Income-driven repayment plans may qualify you for loan forgiveness after 20-25 years of qualified loan payments. If you want to start the clock on those 20 to 25 years, you should enroll one of the income-driven repayment plans listed above (IBR, PAYE and REPAYE, and ICR) as soon as possible.
Keep in mind that IDR plans are federal programs, and they won’t apply to your private student loans. To learn more about your income-driven repayment options, click here: Income-Based Repayment Plan: Benefits and Other Options
Consider Refinancing or Consolidation
Another way to lower your monthly loan payment and free up those funds for your business is by consolidating or refinancing your loans.
With private loan refinancing, you can combine your private loans and federal loans—or just one or the other—into a single loan. Not only will this give you the benefit of simplifying your monthly payments, but depending on your credit score and income, it could also reduce your interest rate.
If you have federal loans and your credit score has improved significantly since college, you’ll likely qualify for an interest rate that’s lower than the fixed federal rate. Refinancing can also allow you to get better rates than you had on previous private loans.
If you want to refinance with the help of a cosigner, you could qualify for even lower interest rates.
If you refinance federal loans with a private loan, they will no longer qualify for any federal loan programs, including income-driven repayment plans.
For your federal student loans, you have the option to consolidate with a Direct Consolidation Loan. This option allows you to combine your multiple student loans into one loan. You cannot consolidate private loans within a federal consolidation loan.
A federal consolidation loan doesn’t offer the benefit of reduced interest rates based on your credit score (federal interest rates are set by the government), but it can still lower your monthly payment by extending your repayment term up to 30 years.
Additionally, if you have older loans like FFEL or Perkins loans, consolidating can qualify your loans for IDR plans and other federal programs where they would not have qualified before.
Learn more about refinancing and loan consolidation here: Can You Refinance Your Student Loans? A Guide to Student Loan Refinancing
Think About Pausing Your Student Loan Payments
Lowering your monthly payments can be a great start if you’re starting a business with student loan debt. With loan deferment or forbearance, you may even be able to put those payments on pause altogether. Federal loan deferment can last from six months up to several years.
However, pausing the payments on your student loans, even for a short time, can have long-term consequences. Before you put your loans in deferment or forbearance, make sure you calculate the interest that will accrue during that time.

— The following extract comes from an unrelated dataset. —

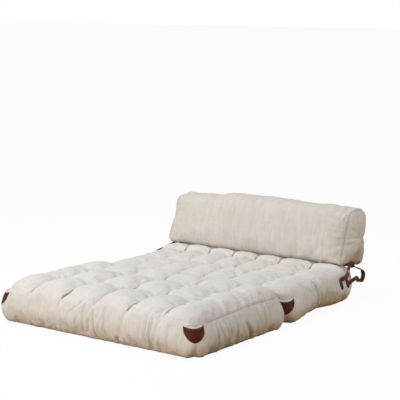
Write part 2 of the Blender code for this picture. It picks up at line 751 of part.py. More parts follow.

With subsidized federal loans (including Direct Subsidized Loans, Subsidized Stafford Loans, and Subsidized Consolidation Loans), you’re not responsible for any interest that accrues during a deferment period.

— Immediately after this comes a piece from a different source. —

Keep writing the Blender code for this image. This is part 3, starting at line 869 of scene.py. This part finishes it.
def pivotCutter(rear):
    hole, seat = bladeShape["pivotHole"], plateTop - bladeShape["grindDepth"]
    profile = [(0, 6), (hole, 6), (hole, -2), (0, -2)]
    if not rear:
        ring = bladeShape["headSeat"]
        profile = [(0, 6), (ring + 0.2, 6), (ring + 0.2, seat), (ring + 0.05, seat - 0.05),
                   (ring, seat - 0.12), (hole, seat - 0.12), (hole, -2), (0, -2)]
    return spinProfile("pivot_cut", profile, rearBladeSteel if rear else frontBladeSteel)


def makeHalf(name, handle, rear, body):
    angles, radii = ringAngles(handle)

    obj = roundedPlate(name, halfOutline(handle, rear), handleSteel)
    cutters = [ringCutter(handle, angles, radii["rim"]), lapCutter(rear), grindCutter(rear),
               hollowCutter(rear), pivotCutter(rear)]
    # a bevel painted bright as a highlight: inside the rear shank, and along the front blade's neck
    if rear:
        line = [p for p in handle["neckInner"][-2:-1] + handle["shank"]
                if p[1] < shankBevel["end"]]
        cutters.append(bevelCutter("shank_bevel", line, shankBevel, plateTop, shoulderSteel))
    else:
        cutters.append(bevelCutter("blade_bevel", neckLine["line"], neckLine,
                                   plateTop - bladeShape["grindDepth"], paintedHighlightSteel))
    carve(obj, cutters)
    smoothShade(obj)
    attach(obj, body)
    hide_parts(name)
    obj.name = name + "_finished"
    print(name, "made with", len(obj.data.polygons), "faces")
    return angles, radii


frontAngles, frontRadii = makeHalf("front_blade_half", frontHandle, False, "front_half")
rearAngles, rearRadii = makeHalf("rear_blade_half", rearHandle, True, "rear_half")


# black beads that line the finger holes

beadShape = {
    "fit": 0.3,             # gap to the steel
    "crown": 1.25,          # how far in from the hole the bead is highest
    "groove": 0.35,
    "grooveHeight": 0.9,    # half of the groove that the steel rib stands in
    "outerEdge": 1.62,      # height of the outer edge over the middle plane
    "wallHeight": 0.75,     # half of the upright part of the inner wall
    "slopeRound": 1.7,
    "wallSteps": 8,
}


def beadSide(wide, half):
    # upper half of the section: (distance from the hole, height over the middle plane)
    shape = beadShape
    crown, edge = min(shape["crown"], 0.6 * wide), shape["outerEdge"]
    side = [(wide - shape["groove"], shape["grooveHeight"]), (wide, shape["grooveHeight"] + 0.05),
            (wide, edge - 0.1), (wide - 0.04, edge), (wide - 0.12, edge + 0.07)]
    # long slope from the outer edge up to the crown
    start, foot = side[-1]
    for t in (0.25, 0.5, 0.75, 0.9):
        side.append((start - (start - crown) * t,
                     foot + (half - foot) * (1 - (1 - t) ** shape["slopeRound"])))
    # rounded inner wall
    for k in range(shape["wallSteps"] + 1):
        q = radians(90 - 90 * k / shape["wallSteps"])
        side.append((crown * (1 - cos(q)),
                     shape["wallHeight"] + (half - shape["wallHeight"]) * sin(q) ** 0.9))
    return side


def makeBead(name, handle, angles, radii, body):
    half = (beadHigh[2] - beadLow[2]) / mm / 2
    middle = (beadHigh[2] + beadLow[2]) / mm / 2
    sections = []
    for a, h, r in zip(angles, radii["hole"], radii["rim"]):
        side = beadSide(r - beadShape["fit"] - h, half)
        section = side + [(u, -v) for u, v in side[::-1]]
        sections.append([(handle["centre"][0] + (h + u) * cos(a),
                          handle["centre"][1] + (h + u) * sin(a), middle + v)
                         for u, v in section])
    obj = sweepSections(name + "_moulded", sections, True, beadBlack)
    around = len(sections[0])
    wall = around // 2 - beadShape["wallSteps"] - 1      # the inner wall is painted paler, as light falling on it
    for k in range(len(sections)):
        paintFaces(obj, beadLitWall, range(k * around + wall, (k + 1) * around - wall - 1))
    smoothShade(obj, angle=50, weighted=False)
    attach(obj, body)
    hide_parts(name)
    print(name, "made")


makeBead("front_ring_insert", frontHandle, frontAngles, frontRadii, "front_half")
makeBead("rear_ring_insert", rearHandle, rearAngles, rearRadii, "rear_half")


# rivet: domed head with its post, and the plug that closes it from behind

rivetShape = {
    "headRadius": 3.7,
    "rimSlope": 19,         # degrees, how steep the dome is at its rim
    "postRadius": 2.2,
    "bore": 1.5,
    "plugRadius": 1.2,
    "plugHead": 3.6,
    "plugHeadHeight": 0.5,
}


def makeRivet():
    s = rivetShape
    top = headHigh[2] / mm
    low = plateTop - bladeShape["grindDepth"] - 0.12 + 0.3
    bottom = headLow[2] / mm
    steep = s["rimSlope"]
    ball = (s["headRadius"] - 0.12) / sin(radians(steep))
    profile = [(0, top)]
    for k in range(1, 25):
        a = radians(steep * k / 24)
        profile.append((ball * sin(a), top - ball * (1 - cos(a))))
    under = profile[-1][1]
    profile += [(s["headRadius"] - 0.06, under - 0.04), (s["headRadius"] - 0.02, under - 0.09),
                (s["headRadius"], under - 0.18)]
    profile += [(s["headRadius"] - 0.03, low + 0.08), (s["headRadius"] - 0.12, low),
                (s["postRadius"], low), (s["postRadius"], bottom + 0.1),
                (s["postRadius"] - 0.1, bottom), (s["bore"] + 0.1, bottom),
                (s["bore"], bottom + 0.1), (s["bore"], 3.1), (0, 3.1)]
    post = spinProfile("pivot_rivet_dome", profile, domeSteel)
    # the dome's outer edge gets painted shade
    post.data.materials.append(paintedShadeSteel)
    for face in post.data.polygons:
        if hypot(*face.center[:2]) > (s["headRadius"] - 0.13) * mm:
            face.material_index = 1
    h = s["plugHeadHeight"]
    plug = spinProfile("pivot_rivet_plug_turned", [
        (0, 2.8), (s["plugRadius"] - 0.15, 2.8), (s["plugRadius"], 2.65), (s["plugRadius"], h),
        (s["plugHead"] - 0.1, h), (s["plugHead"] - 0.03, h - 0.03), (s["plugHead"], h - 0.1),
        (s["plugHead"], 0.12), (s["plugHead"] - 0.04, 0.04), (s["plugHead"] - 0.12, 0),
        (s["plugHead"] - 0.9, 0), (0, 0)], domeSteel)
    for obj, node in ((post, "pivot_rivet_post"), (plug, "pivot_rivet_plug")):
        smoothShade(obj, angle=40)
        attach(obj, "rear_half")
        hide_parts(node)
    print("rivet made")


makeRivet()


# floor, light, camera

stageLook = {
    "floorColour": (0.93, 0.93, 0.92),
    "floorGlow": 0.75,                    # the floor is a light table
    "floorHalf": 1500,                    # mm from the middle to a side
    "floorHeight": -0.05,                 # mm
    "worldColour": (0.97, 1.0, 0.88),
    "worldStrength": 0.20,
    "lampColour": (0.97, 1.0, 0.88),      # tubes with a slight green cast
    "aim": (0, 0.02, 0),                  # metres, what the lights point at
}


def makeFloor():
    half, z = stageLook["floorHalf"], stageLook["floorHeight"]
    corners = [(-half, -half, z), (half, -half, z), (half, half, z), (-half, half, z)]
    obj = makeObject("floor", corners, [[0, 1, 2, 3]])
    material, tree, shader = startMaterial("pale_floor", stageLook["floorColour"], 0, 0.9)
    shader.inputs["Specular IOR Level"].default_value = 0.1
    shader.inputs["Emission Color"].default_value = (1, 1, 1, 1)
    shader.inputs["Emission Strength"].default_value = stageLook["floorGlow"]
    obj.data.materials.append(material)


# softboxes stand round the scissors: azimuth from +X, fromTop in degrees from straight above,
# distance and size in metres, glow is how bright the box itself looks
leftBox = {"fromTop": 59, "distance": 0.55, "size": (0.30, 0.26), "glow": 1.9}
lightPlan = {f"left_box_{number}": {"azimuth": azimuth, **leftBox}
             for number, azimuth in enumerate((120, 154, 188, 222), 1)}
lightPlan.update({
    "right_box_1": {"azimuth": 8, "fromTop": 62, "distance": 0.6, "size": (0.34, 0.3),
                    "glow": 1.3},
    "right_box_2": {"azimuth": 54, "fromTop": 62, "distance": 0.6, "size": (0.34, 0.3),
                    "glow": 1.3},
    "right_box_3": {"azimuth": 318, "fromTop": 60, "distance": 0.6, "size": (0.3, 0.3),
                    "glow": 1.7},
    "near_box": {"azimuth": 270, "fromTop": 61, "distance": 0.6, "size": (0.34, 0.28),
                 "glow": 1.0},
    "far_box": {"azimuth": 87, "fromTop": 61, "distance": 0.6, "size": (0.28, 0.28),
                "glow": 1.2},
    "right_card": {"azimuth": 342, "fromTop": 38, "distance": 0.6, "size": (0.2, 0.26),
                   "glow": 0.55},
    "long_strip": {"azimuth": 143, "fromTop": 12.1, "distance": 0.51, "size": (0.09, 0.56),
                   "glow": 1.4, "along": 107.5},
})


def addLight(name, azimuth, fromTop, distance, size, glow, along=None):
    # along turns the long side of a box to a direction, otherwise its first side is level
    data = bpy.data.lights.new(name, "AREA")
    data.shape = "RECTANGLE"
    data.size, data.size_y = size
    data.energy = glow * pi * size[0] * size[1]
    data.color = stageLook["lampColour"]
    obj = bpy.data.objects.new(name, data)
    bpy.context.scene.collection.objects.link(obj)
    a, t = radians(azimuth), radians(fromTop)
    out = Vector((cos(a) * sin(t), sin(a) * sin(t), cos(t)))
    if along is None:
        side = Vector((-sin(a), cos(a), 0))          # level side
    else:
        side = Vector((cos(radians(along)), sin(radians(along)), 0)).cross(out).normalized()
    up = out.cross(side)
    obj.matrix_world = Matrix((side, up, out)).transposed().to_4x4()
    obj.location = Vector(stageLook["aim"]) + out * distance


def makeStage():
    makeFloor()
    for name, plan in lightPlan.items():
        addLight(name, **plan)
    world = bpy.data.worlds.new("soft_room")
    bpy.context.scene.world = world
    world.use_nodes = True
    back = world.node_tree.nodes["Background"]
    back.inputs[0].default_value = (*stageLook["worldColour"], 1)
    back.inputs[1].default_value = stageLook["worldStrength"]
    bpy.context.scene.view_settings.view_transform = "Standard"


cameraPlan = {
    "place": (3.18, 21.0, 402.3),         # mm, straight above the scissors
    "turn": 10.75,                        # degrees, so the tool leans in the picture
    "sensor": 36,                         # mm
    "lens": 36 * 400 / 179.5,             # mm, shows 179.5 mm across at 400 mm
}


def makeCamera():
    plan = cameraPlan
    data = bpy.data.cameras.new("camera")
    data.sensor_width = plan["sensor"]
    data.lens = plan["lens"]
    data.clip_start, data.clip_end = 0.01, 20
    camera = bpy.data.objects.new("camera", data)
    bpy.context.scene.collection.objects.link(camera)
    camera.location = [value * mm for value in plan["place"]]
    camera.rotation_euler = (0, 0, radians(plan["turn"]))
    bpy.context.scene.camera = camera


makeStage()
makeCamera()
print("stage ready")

With all other types of loans, interest will continue to accrue on your loan while it’s in deferment or forbearance. When the deferment period is over, the unpaid interest will be capitalized, or added to the amount you borrowed.

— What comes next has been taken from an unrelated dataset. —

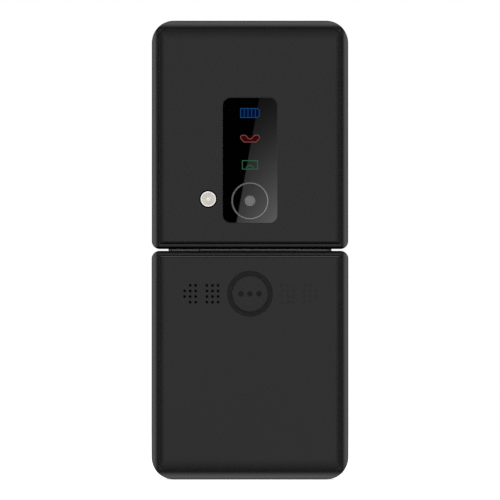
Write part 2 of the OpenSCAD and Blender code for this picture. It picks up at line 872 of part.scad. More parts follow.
module key_mat() {
    color("#3a3a3c") at_base() {
        difference() {
            plate(0, (mat_low + mat_high) / 2, 2 * mat_x, mat_high - mat_low, mat_r, mat_d, mat_d + mat_t);
            post(0, ring_z, mat_hole_r, mat_d - slack, mat_d + mat_t + slack);
            for (p = bosses) post(p.x, p.y, boss_r + seat, mat_d - slack, mat_d + mat_t + slack);
        }
        for (p = concat(number_keys, side_keys))
            post(p.x, p.y, nub_r, mat_d + mat_t - fit, mat_d + mat_t + nub_t);
    }
}

module loudspeaker() {
    speaker_d = cover_d - seat - gasket_t;
    color("#1a1a1b") at_base() {
        plate(-grille_x, alarm_z, speaker_w, speaker_h, speaker_r, bay_d, speaker_d);
        difference() {
            post(-grille_x, alarm_z, speaker_h / 2 - gasket_t, speaker_d - fit, speaker_d + gasket_t);
            post(-grille_x, alarm_z, speaker_h / 2 - gasket_t - gasket_w, speaker_d, cover_d);
        }
    }
}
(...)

Private lenders often offer a forbearance option, but some do not. Those that do offer forbearance typically only offer to pause payments for a few months. With private loans, you will continue to accrue interest during times of forbearance.
Deferment or forbearance may be a viable option when you’re starting a business with student loan debt, but only after you’ve considered income-driven repayment and other options. With an IDR plan, your monthly payment can be as low as $0 if you’re unemployed or earning very little money.
Keep Your Overhead Costs Low
When you’re starting a business with student loan debt, you may be able to re-route some of your monthly loan payments towards your business with the help of income-driven repayment.
However, you still might not have the savings it takes to make a large-scale investment in materials, office space, and other overhead business costs.
Luckily, starting a business no longer requires a massive investment upfront. Gone are the days when you needed a brick-and-mortar office just to operate. Now, all you need to get started is a laptop and an internet connection.
Depending on whether you’re starting a service-based business or a product-based business, you’ll have very different costs going in. If your funds are minimal, consider shifting your business model to one that’s service-based.
Get Creative with Funding Your Business
If overhead is unavoidable, or you just need some cash to get the ball rolling, you may need to get creative with funding your business when you have student loan debt.
- Startup Loans
A small business loan is an option worth considering if you’re starting a business with student loan debt.
However, you may want to avoid taking on additional debt if you’re still paying off your student loans. Taking out additional loans, or putting purchases on a credit card, will increase your debt-to-income ratio. A high debt-to-income ratio can make future purchases—like buying a house—difficult.
If you decide to take out a small business loan, shop around for the best interest rates before making your decision, and only borrow as much as you need. If you have good or excellent credit, you can qualify for a decently low-interest startup loan, even with student loan debt.
If you have an idea for something great, and all you need is the capital to create it, crowdfunding could be the perfect solution.
Platforms like Kickstarter and Indiegogo have helped countless entrepreneurs reach goals and start businesses that wouldn’t have been possible without interested investors. When you create your crowdfunding campaign, focus on what you have to offer, and be prepared to deliver on your promises.
If your business is based on your skills as an artist or creator, you may consider Patreon as a way to fund your content on a subscription basis.
Of course, there’s no guarantee that you’ll find funding in crowdfunding. But if you believe in your product or service, it’s worth putting it out there to see how people respond.
- Angel Investors and Venture Capitalists
If you’re especially confident in your business idea, a small business investor or venture capitalist may be interested in helping you along (for a small stake in the business, of course). Sites like AngelList can help you connect with potential startup investors who might be interested in striking a deal.
Partnerships with experienced entrepreneurs can offer double benefits: you can acquire the funds you need to get started, as well as valuable advice from someone who’s been in your shoes before.